The Question for Mike Scioscia: Will He Immediately Join the Managerial Carousel?

Los Angeles Angels manager Mike Scioscia answers a question during a news conference prior to Game 1 of an American League Division Series playoff baseball game against the Boston Red Sox Wednesday, Oct. 3, 2007 in Boston. (AP Photo/Michael Dwyer)

When Mike Scioscia opts for unemployment in six weeks–and I deep dived into my contacts list to confirm his current intentions with two mutual acquaintances–the question becomes: Is this permanent retirement, partial retirement or, perhaps, immediate reemployment somewhere besides Anaheim.

One thing seems certain: Scioscia will leave a 19 year mark of stability and strength on the Angels managerial office and his name will be mentioned in the inevitable openings.

Two managers have already been fired during the course of this season–Bryan Price in Cincinnati and Mike Matheny in St. Louis–and so those will be two names out there along, perhaps, with their interim replacements: Jim Riggleman and Mike Schildt.

Are first year managers Mickey Calloway and Dave Martinez safe after another in a series of volatile seasons for the Mets and Nationals? Will Buck Showalter’s expiring contract in Baltimore be replaced? Will the Dodgers’ Dave Roberts (silly question)?

Then there is the veteran group of Joe Girardi, Dusty Baker, John Farrell, Matheny and, it appears, Scioscia possibly waiting for the phone.
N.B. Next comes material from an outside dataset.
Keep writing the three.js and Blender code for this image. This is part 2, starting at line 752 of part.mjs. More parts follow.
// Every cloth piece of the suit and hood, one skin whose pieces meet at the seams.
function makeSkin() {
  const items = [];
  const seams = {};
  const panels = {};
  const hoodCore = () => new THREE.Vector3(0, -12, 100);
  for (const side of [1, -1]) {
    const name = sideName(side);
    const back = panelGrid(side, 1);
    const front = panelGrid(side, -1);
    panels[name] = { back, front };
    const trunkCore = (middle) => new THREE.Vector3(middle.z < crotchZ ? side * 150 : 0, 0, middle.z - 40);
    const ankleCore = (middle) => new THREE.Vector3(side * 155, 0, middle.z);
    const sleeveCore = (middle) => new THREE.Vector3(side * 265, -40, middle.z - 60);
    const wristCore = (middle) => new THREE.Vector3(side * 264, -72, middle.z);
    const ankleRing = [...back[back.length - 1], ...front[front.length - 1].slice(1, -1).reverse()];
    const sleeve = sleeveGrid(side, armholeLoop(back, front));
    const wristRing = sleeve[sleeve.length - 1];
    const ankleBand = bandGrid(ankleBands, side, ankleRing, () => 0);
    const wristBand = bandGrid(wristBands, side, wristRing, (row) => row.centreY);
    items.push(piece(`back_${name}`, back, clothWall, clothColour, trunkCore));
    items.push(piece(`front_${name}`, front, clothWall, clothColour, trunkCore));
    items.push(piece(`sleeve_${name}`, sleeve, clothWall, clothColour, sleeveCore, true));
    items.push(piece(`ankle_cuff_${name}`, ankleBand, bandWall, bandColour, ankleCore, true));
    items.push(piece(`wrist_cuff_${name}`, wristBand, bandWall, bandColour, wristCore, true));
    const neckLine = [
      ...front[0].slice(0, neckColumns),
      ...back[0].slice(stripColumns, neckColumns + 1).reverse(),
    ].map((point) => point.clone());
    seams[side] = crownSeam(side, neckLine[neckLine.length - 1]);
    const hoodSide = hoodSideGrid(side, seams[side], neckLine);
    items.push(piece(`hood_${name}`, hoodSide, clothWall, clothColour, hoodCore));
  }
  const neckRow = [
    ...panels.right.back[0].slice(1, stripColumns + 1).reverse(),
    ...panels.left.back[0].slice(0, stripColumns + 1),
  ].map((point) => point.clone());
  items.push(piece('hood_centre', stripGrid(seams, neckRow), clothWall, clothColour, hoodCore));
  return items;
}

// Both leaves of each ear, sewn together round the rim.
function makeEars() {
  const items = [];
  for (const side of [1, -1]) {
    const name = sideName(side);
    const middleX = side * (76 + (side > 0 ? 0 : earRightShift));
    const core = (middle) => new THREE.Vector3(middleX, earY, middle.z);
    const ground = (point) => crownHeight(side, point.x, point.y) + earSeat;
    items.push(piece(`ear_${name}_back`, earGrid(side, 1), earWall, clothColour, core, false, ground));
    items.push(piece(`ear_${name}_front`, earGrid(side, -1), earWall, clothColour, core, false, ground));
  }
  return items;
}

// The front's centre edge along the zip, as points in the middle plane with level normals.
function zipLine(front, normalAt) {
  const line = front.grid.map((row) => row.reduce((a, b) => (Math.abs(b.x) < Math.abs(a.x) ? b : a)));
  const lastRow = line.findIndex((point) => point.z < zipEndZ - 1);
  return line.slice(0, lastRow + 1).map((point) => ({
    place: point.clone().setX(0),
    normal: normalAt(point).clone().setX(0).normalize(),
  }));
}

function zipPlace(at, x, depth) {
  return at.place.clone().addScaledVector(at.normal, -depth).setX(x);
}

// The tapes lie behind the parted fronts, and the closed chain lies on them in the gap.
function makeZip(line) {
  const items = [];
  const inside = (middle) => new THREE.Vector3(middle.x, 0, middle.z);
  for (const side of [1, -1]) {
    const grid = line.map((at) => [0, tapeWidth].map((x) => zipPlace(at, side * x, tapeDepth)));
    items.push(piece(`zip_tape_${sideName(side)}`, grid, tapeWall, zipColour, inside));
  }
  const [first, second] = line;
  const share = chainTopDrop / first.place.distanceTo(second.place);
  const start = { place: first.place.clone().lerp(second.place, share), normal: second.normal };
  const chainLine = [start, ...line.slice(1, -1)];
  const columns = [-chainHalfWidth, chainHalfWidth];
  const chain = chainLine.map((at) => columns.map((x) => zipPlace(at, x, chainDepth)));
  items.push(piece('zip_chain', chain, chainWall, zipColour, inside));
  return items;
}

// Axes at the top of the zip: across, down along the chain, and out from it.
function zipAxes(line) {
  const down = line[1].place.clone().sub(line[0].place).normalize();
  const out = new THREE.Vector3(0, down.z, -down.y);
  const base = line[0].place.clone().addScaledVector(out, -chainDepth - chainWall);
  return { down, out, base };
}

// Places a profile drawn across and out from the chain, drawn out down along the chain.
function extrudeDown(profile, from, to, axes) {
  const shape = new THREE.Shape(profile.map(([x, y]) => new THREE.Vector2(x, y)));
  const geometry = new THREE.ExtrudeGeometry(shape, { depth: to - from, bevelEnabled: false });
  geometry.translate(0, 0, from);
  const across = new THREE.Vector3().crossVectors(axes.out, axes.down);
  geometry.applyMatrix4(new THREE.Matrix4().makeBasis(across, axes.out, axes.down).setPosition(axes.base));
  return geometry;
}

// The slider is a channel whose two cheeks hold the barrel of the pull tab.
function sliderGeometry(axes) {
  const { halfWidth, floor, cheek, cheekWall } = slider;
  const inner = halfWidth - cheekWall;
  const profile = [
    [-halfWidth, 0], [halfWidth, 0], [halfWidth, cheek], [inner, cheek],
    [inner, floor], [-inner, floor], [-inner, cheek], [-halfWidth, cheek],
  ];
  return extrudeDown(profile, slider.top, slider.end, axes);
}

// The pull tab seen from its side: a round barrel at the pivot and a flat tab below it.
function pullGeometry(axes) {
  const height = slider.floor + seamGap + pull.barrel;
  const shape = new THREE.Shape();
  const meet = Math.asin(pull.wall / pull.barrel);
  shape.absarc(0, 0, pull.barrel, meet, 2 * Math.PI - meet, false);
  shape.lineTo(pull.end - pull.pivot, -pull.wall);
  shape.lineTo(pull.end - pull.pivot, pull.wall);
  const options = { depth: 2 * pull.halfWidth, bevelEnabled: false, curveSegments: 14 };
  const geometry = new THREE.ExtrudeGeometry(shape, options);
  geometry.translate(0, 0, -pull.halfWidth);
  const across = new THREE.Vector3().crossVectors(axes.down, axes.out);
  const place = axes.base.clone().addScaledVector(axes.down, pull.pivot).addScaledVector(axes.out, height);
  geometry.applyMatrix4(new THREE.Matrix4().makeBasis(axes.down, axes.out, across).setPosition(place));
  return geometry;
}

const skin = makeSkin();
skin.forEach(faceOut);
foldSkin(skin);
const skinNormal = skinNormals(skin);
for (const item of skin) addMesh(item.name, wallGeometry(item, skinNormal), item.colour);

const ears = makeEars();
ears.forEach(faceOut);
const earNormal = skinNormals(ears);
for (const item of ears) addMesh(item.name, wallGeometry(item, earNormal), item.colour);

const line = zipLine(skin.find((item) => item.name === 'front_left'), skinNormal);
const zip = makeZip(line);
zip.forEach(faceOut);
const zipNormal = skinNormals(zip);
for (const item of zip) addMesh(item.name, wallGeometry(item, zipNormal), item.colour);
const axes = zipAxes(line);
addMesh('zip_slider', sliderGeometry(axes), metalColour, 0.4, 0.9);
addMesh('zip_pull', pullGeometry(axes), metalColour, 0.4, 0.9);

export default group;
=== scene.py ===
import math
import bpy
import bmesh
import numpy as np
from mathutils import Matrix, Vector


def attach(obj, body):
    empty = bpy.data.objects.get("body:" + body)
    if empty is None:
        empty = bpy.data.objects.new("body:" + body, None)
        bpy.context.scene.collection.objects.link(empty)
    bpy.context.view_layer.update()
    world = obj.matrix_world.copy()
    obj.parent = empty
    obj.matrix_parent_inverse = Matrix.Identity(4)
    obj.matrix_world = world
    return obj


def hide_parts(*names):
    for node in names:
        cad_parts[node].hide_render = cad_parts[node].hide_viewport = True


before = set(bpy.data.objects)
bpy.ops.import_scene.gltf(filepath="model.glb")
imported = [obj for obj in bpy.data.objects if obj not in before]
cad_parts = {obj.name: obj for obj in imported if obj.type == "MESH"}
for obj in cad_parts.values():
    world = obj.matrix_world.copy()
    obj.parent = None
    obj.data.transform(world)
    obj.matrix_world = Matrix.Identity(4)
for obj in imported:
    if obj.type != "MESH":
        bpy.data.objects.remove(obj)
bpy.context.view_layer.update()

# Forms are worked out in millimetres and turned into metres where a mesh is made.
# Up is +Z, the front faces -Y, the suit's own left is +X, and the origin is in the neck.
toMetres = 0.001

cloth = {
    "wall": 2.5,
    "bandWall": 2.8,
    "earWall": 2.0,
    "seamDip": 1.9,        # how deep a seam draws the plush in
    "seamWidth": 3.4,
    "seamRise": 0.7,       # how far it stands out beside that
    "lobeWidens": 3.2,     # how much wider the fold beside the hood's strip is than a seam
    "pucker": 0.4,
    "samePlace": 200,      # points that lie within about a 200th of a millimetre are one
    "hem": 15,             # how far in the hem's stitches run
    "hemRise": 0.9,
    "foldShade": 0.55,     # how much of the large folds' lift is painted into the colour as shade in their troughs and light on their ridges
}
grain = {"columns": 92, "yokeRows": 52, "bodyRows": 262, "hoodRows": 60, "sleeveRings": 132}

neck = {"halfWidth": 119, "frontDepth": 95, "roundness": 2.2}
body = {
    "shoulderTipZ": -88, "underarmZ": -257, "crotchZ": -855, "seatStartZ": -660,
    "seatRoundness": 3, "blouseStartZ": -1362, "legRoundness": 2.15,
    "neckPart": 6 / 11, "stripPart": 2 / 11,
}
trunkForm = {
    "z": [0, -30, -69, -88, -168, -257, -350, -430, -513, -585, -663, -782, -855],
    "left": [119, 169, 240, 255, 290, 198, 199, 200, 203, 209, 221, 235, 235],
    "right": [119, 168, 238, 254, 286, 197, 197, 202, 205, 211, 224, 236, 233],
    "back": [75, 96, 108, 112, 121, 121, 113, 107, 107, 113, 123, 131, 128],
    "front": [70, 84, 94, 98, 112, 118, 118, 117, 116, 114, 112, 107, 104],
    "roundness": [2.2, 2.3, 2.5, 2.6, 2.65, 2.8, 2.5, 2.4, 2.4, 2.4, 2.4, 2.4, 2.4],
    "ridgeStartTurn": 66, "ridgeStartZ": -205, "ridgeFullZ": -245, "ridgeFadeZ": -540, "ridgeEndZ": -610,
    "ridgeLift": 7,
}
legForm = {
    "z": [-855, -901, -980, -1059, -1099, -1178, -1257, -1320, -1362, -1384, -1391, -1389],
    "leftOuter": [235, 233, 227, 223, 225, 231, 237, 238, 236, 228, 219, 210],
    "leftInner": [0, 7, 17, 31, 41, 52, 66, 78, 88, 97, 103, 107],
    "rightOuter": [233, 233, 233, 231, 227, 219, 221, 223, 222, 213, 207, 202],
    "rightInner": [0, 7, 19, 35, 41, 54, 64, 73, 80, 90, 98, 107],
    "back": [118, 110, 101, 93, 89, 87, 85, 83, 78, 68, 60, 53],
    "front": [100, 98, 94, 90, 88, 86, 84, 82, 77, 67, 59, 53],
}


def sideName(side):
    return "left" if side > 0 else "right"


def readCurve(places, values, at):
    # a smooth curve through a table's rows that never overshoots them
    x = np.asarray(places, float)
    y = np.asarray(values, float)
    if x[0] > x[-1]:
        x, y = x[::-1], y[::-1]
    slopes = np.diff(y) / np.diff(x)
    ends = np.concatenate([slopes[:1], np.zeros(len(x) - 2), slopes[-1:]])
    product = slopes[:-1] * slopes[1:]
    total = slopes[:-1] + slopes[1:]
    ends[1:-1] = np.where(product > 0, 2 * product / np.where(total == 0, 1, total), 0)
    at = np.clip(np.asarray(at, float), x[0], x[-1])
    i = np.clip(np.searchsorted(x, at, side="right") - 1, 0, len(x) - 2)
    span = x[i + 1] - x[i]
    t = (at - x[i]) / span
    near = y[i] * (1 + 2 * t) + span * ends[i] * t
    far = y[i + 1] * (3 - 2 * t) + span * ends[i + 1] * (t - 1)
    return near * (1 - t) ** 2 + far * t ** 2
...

No one, of course, has Scioscia’s Halll of Fame credentials: The 1,628 victories (27 more than his Hall of Fame mentor Tom Lasorda), the World Series title, six division crowns, two trips to the American League’s Championship Series and two Manager of the Year Awards.

At 59 he has continued to manage with first to third vigor despite dealing with an injury wracked team that seems destined to be his eighth in the last nine years to miss the playoffs. However, with his 10 year, $50 million contract expiring, with impatience among fans clearly evident on social media and in letters printed in area papers, with the 2018 team headed to his third straight losing record, Scioscia is undoubtedly thinking this is the time to avoid testing again the support of owner Arte Moreno (he had it as recently as 2015 in his clubhouse showdown with general manager Jerry DiPoto) and possibly avoid putting general manager Billy Eppler in the middle. The Angels farm system is coming–having risen under Eppler from at or near bottom in most rankings to the upper half of the 30 teams–and, perhaps, it is time for a new clubhouse voice despite the respect with which Scioscia is regarded among his players. Eppler has his work cut out figuring out the injury status of his pitching staff in particular, how heavily and with what payroll restrictions to enter the free agent market, how to get Mike Trout extended with only two years remaining on his current contract and how, if Moreno agrees, to possibly gain a measure of relief from the Albert Pujols playing contract which has three years and $87 million remaining, not including milestone and other performance bonuses.

For Scioscia, going back 19 years, time has clouded memory of the difficult environment that he and Bill Stoneman stepped into as the new manager and general manager in November of 1999. The once promising ’99 season had convulsed into a mutinous clubhouse and disasterous second half, prompting the tearful resignation of manager Terry Collins in September and, just over two months later, the resignation of general manager Bill Bavasi after Disney Axman, Tony Tavares, had whacked the heart out of Bavasi’s scouting staff.

Stoneman was the former Montreal Expos executive.  Scioscia had seemed headed to be Lasorda’s successor in the only organization he knew except that he was basically chased out during the tumultuous Dodger tenure of general manager Kevin Malone and undermining lieutenants Rick Sofield and Jim Benedict. Had Tavares had his way in Anaheim, Phil Garner or Don Baylor would have been Collins successor as manager, but by the time Disney bosses in Burbank supported the hiring of Stoneman, both Garner and Baylor had commitments elsewhere, and it was Stoneman who emerged from a series of interviews to support Scioscia. It was a new beginning for the manager and franchise, a Disney bankrolled face lift for the stadium and a new period of solidity both upstairs and down, where Scioscia inherited the good work of Bavasi and scouting director Bob Fontaine Jr., the nucleus of the 2002 World Series winner: Garret Anderson, Troy Glaus, Tim Salmon, Darin Erstad, Greg Washburn, Troy Percival and John Lackey included.

General manager changes over time, bad roster decisions and cumbersome contracts cut into the solidity , but it would have been difficult to believe then that the Angels wouldn’t need another manager for almost two decades. Who will that manager be? There are in house possibilities such as Brad Ausmus, Josh Paul, Kevin Johnson and Eric Chavez. Otherwise the carousel should be full of familiar names. Could Scioscia’s be among them?